By Lucy McBath, Spokesperson for Moms Demand Action for Gun Sense in America via thehill.com
I used to think gun violence in America was someone else’s problem – something that affected people in poor neighborhoods in the inner city, far from where I was raising my son, Jordan. After all, Jordan’s father and I were enjoying good careers in the airline industry and I was raising our only child in a comfortable Atlanta suburb. Jordan’s friends were well off and well educated and came from all races and ethnicities.
In the fall of 2010, I was diagnosed with breast cancer for the second time. It soon became obvious that Jordan would be better off living with his father in Jacksonville, Florida as I underwent treatment.
Jordan, then 17, was still living in Jacksonville when my world – and my understanding of gun violence – changed forever. On the day after Thanksgiving in 2012, a middle-aged white man named Michael Dunn pulled his car into a gas station next to the Dodge Durango in which three African American boys, including my son, were listening to music while a friend was inside the convenience store.
Dunn told the boys to turn their music down. As teenage boys often do, they refused to lower the volume. Moments later, Dunn opened fire on Jordan and his friends with a barrage of ten bullets. Three of them hit my son. He died in his friends’ arms.
My grief has been overwhelming and at times it has overpowered me. But I feel a responsibility to do everything possible to prevent what’s happened to my family from happening to anyone else.
Not long after Jordan’s death, I heard about Moms Demand Action for Gun Sense in America, a nonpartisan, grassroots group founded by Shannon Watts, a mother of five in Indiana. Inspired by the effectiveness of Mothers Against Drunk Driving, Watts started Moms Demand Action in the wake of the Sandy Hook massacre that took place a few weeks after Jordan was killed.
Moms Demand Action helps organize rallies, phone banks, letter writing, and other citizen initiatives to support gun policy reform at both the state and federal level.
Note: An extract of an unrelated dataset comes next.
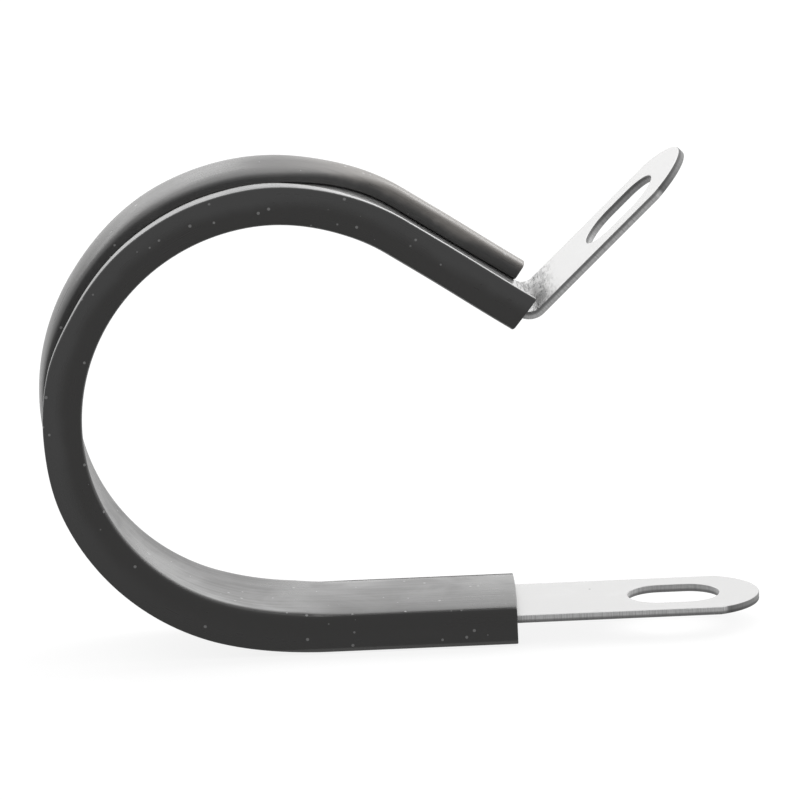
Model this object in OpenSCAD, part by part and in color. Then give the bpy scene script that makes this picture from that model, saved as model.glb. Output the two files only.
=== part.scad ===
// P clip, rubber lined, shown open as it comes before it is closed round a pipe.
// One pierced steel band, bent to a P, carries one extruded rubber liner.
//
// Frame: X runs along the axis of the loop, so the band's width lies along X.
// The lower ear is flat in the XY plane and points along +Y, and Z is up.
// The origin is the centre of the lower ear's slot, on the underside of the ear.

/* [Band] */
// Width of the steel band
band_w = 12; // [9:0.5:20]
// Thickness of the steel band
band_t = 0.8; // [0.6:0.1:1.5]
// Inside radius of the sharp bend below the upper ear
bend_r = 1.3; // [0.8:0.1:3]

/* [Ears] */
// Width of the slot in each ear
slot_w = 6.6; // [4.4:0.1:7]
// Length of the slot in each ear, end to end
slot_len = 9.2; // [8:0.1:12]
// Centre of the slot to the tip of the ear
slot_to_tip = 8.6; // [7.5:0.1:12]
// How far the rounded tip stands out past the corners where it starts
tip_rise = 4.2; // [2:0.1:4.5]
// Centre of the slot to the end of the liner on the lower leg
lower_ear_len = 16.1; // [10:0.1:30]
// Centre of the slot to the end of the sharp bend on the upper leg
upper_ear_len = 11.9; // [8:0.1:25]
// Rise of the open upper ear above the lower ear's plane, in degrees
upper_ear_a = 43.9; // [10:0.1:60]

/* [Loop] */
// Bore of the open lined loop
loop_d = 39.6; // [25:0.1:60]
// Lined length of the straight lower leg
lower_leg_len = 19; // [8:0.1:40]
// Radius of the lined face where the lower leg eases into the loop
ease_r = 34.1; // [31:0.1:80]
// Angle of that easing bend, in degrees
ease_a = 16.2; // [5:0.1:30]
// Lined length of the straight upper leg
upper_leg_len = 14.8; // [6:0.1:25]
// Fall of the open upper leg towards its ear, in degrees
upper_leg_a = 33.7; // [15:0.1:45]

/* [Liner] */
// Thickness of the liner's side walls, beside the band
side_t = 0.6; // [0.5:0.02:2]
// Thickness of the liner's floor, between the band and the pipe
floor_t = 1.2; // [0.8:0.1:3]
// Height of the lips above the outside of the band
lip_h = 2; // [1.8:0.1:4]
// Reach of each lip over the band, past the band's edge and its clearance
lip_over = 2.2; // [1.4:0.1:3.2]
// Radius of the lip's rounded nose
nose_r = 0.8; // [0.6:0.05:0.95]
// Radius of the ridge at the lip's outer edge
ridge_r = 0.3; // [0.15:0.05:0.75]
// Radius of the edges of the face that grips the pipe
edge_r = 0.6; // [0.2:0.05:0.8]
// Clearance between the band and the channel that it lies in
fit_gap = 0.04; // [0.02:0.01:0.1]

/* [Hidden] */
$fn = 96;
arc_steps = 7;
over = 1;
// Angle at which the lip's nose tucks in under itself to meet the band
foot_a = 30;
// Runs that meet end to end reach this far into each other, each later one a hair
// thinner than the one it enters, so that a bent strip or liner is one true solid
reach = 0.05;
hair = 0.002;

// Radii of the band's inside face in the two bends of the loop
band_to_bore = floor_t + fit_gap;
loop_ri = loop_d / 2 + band_to_bore;
ease_ri = ease_r + band_to_bore;
// Turns of the loop and of the sharp bend
loop_a = 180 - ease_a + upper_leg_a;
bend_a = upper_leg_a + upper_ear_a;
// Centres, as [Y, Z]
lower_run = lower_ear_len + lower_leg_len;
ease_c = [-lower_run, band_t + ease_ri];
loop_c = ease_c - (ease_ri - loop_ri) * [sin(ease_a), cos(ease_a)];
// Tip of the ear: radius of its round end, and the centre's place along from the slot
tip_r = (pow(band_w / 2, 2) + pow(tip_rise, 2)) / (2 * tip_rise);
tip_c = slot_to_tip - tip_r;
// Slot: half the straight length between its two round ends
slot_half = (slot_len - slot_w) / 2;
// Liner: half its width over the side walls, and the lip's reach in from that side
liner_half = band_w / 2 + fit_gap + side_t;
lip_reach = side_t + fit_gap + lip_over;

band();
liner();

// ---------- places along the bent strip ----------
// In each place +Y runs towards the near ear and +Z is outward, away from the pipe,
// with Z = 0 on the inside face of the band.

// Start at the centre of the lower slot
module at_lower_ear() {
    translate([0, 0, band_t]) rotate([0, 180, 0]) children();
}

// Start where the lined loop runs out into the upper leg
module at_upper_leg() {
    translate([0, loop_c[0], loop_c[1]]) rotate([-upper_leg_a, 0, 0])
        translate([0, 0, loop_ri]) children();
}

// Centre of the sharp bend, at the end of the lined upper leg
module at_sharp_bend() {
    at_upper_leg() translate([0, upper_leg_len, band_t + bend_r]) children();
}

// Centre of the upper slot
module at_upper_ear() {
    at_sharp_bend() rotate([bend_a, 0, 0])
        translate([0, upper_ear_len, -band_t - bend_r]) children();
}

// ---------- sweeps: a section drawn as [outward, across] is carried along ----------

// Straight run of a section, from Y = from to Y = to
module straight_run(from, to) {
    translate([0, from, 0]) rotate([0, -90, -90]) linear_extrude(to - from) children();
}

// Round run of a section about the X axis, from the angle start in the YZ plane,
// counted from straight down
module round_run(start, turn, radius) {
    rotate([start, 0, 0]) rotate([0, 90, 0])
        rotate_extrude(angle = turn) translate([radius, 0]) children();
}

// The two bends of the lined part; the easing bend enters the loop
module along_loop() {
    enter_a = reach / ease_ri * 180 / PI;
    translate([0, ease_c[0], ease_c[1]])
        round_run(-ease_a - enter_a, ease_a + enter_a, ease_ri) let ($thin = hair) children();
    translate([0, loop_c[0], loop_c[1]])
        round_run(-180 - upper_leg_a, loop_a, loop_ri) let ($thin = 0) children();
}

// ---------- band ----------

module strip_section() {
    translate([$thin, $thin - band_w / 2])
        square([band_t - 2 * $thin, band_w - 2 * $thin]);
}

// Flat end of the strip with its pierced slot at the origin, reaching back along -Y
module ear(back) {
    difference() {
        intersection() {
            straight_run(-back, slot_to_tip) let ($thin = 2 * hair) strip_section();
            ear_blank(back + over);
        }
        slot_cutter();
    }
}

// Outline that the press cuts: a long strip with a shallow round tip
module ear_blank(back) {
    deep = band_t + 2 * over;
    union() {
        translate([-band_w, -back, -over]) cube([2 * band_w, back + tip_c, deep]);
        translate([0, tip_c, -over]) cylinder(r = tip_r, h = deep);
    }
}

module slot_cutter() {
    deep = band_t + 2 * over;
    translate([-slot_w / 2, -slot_half, -over]) cube([slot_w, 2 * slot_half, deep]);
    for (end = [-1, 1])
        translate([0, end * slot_half, -over]) cylinder(d = slot_w, h = deep);
}

module band() {
    color("gainsboro") union() {
        at_lower_ear() ear(lower_run + reach);
        along_loop() strip_section();
        at_upper_leg() straight_run(-reach, upper_leg_len + reach)
            let ($thin = hair) strip_section();
        at_sharp_bend() round_run(0, bend_a, bend_r) let ($thin = 0) strip_section();
        at_upper_ear() ear(upper_ear_len + reach);
    }
}

// ---------- liner ----------

// Points on an arc, from angle a0 to angle a1
function arc(c, r, a0, a1, n = arc_steps) =
    [for (i = [0:n]) c + r * [cos(a0 + (a1 - a0) * i / n), sin(a0 + (a1 - a0) * i / n)]];

// Direction, seen from both centres, of the straight line that touches two circles
function touch_angle(c1, r1, c2, r2) =
    let (d = c2 - c1) atan2(d[1], d[0]) + acos((r1 - r2) / norm(d));

// One half of the liner's section, as [outward, across], from the middle of the floor
// round the side wall and the lip to the middle of the channel
function half_section(thin) =
    let (
        gap = fit_gap + thin,
        ridge_c = [band_t + lip_h - ridge_r, liner_half - ridge_r],
        nose_c = [band_t + fit_gap + nose_r * cos(foot_a), liner_half - lip_reach + nose_r],
        touch = touch_angle(ridge_c, ridge_r, nose_c, nose_r)
    )
    concat(
        arc([edge_r - band_to_bore, liner_half - edge_r], edge_r - thin, 180, 90),
        arc(ridge_c, ridge_r - thin, 90, touch),
        arc(nose_c, nose_r - thin, touch, foot_a - 180),
        [[band_t + gap, band_w / 2 + gap], [-gap, band_w / 2 + gap]]
    );

// The whole section, as one closed outline
module liner_section() {
    half = half_section($thin);
    last = len(half) - 1;
    polygon(concat(half, [for (i = [last:-1:0]) [half[i][0], -half[i][1]]]));
}

module liner() {
    color("#2b2b2a") union() {
        at_lower_ear() straight_run(-lower_run - reach, -lower_ear_len)
            let ($thin = 2 * hair) liner_section();
        along_loop() liner_section();
        at_upper_leg() straight_run(-reach, upper_leg_len)
            let ($thin = hair) liner_section();
    }
}
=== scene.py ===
import math
import bpy
import bmesh
from mathutils import Matrix, Vector, geometry, noise


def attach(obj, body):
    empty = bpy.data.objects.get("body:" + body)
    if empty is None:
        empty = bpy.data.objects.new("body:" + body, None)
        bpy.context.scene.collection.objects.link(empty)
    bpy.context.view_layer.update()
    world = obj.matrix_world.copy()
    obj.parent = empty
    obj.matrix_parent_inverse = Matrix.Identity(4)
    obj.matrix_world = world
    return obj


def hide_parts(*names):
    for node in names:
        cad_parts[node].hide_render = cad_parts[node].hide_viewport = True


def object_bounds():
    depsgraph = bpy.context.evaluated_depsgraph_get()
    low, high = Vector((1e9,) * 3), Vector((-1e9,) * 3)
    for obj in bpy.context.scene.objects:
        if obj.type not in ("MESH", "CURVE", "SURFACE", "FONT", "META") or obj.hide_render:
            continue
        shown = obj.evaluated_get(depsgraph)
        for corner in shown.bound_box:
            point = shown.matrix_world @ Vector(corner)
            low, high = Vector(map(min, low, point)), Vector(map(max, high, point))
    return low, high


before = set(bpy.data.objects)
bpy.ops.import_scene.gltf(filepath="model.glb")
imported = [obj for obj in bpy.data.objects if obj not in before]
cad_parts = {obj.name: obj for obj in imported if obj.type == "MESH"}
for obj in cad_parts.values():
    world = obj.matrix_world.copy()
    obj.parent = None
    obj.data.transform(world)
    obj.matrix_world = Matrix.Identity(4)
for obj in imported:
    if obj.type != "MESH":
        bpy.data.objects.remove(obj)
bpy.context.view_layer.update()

mm = 0.001

# Both pieces follow one bent line. It lies on the band's inside face and runs from the lower
# ear, round the loop, to the upper ear. Distances along it, in mm, count from the centre of
# the lower slot.

line = {
    "thickness": 0.8,         # of the band; the lower ear's inside face lies this high
    "lowerRun": 35.1,         # lower slot to the start of the easing bend
    "easeRadius": 35.34,      # inside face of the band in the easing bend
    "easeAngle": 16.2,
    "loopRadius": 21.04,      # inside face of the band round the loop
    "legFall": 33.7,          # fall of the upper leg, degrees
    "upperLeg": 14.8,
    "bendRadius": 1.3,        # inside radius of the sharp bend
    "earRise": 43.9,          # rise of the upper ear, degrees
    "upperEar": 11.9,         # end of the sharp bend to the upper slot
    "slotToTip": 8.6,
    "linerStart": 16.1,       # lower slot to the lower end of the liner
}


def sideOf(heading):
    return Vector((-math.sin(heading), math.cos(heading)))


def alongRun(run, step):
    # point (Y, Z) and heading that far along a straight or round run
    curve, point, heading = run["curve"], run["point"], run["heading"]
    if curve == 0:
        return point + step * Vector((math.cos(heading), math.sin(heading))), heading
    turned = heading + curve * step
    return point + (sideOf(heading) - sideOf(turned)) / curve, turned


def makeRuns(size):
    point = Vector((size["slotToTip"], size["thickness"]))
    heading = math.pi
    start = -size["slotToTip"]
    outerBend = size["thickness"] + size["bendRadius"]
    loopTurn = 180 - size["easeAngle"] + size["legFall"]
    plan = [                  # length and curvature of each run
        (size["slotToTip"] + size["lowerRun"], 0),
        (size["easeRadius"] * math.radians(size["easeAngle"]), -1 / size["easeRadius"]),
        (size["loopRadius"] * math.radians(loopTurn), -1 / size["loopRadius"]),
        (size["upperLeg"], 0),
        (outerBend * math.radians(size["legFall"] + size["earRise"]), 1 / outerBend),
        (size["upperEar"] + size["slotToTip"], 0),
    ]
    made = []
    for length, curve in plan:
        made.append({"start": start, "length": length, "curve": curve,
                     "point": point, "heading": heading})
        point, heading = alongRun(made[-1], length)
        start += length
    return made


runs = makeRuns(line)
sharpBend, upperEar = runs[4:]
linerStart = line["linerStart"]
linerEnd = sharpBend["start"]
upperSlot = upperEar["start"] + line["upperEar"]
stripEnd = upperEar["start"] + upperEar["length"]


def placeOnStrip(along, across, outward, course):
    # strip place in mm to a point in the part's frame, in metres; past the end of the course
    # its last run goes straight on
    run = course[0]
    for candidate in course[1:]:
        if along > candidate["start"]:
            run = candidate
    point, heading = alongRun(run, along - run["start"])
    point = point + outward * sideOf(heading)
    return Vector((across, point.x, point.y)) * mm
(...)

In less than a year, it already has united more than 100,000 members in every state to work for background checks for all gun and ammunition purchases, a ban on assault weapons and ammunition magazines that hold more than 10 rounds, a prohibition on online ammunition sales, and other reforms.
The organization also has focused on pushing companies like Starbucks to change their gun policies. Just last month, CEO Howard Schultz responded by announcing that stores would no longer welcome guns.
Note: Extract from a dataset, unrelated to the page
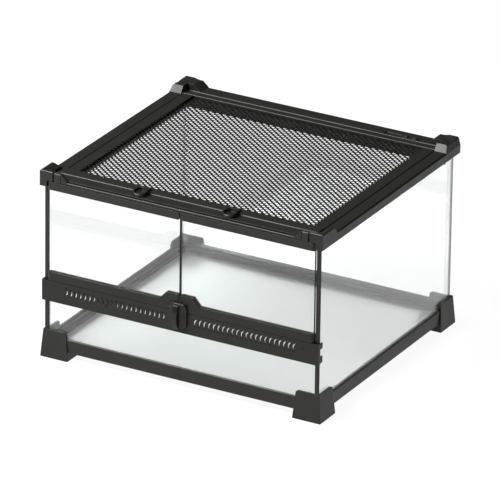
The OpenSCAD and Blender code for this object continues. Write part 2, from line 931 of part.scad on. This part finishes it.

Local Moms Demand Action chapters are working hard to end Stand Your Ground, a law that the gun lobby helped to pass and which now exists in more than 20 states. To invoke the law, a killer doesn’t have to prove that they were acting in self-defense because their life was threatened. They just have to claim that they believed they were in danger. When the trial over my son’s death starts next year, Michael Dunn is expected to defend himself using provisions of Florida’s Stand Your Ground.
Before Jordan was killed, his father and I had many conversations with him about the Trayvon Martin case. We raised our son to know that he was valued as a human being, just like anyone else. Yet, we had to warn him that because he was a young, black and male there might be times when he would have to be cautious about protecting himself. Unfortunately, those warnings could not save him from a man with anger in his heart and a gun in his hand.
Even if my son’s killer is convicted despite Florida’s Stand Your Ground law, that will not bring justice for Jordan. True justice for Jordan will require that our elected public officials enact gun laws that will make us all safer.
I’m traveling to Washington, DC and testifying in the U.S. Senate on Tuesday (Oct. 29) to deliver this same message to members of Congress. Even though it’s incredibly painful to talk about what happened, I still feel an obligation to fight for my son. I can’t save him, but my deep hope is that by advocating for sensible gun reforms I can prevent even one mom from having to face the profound loss that I have.
Responsible gun laws will be passed only when other parents come to the same realization that stronger laws and policies will save lives. We have to be informed. We have to take action. And we have to make our voices heard.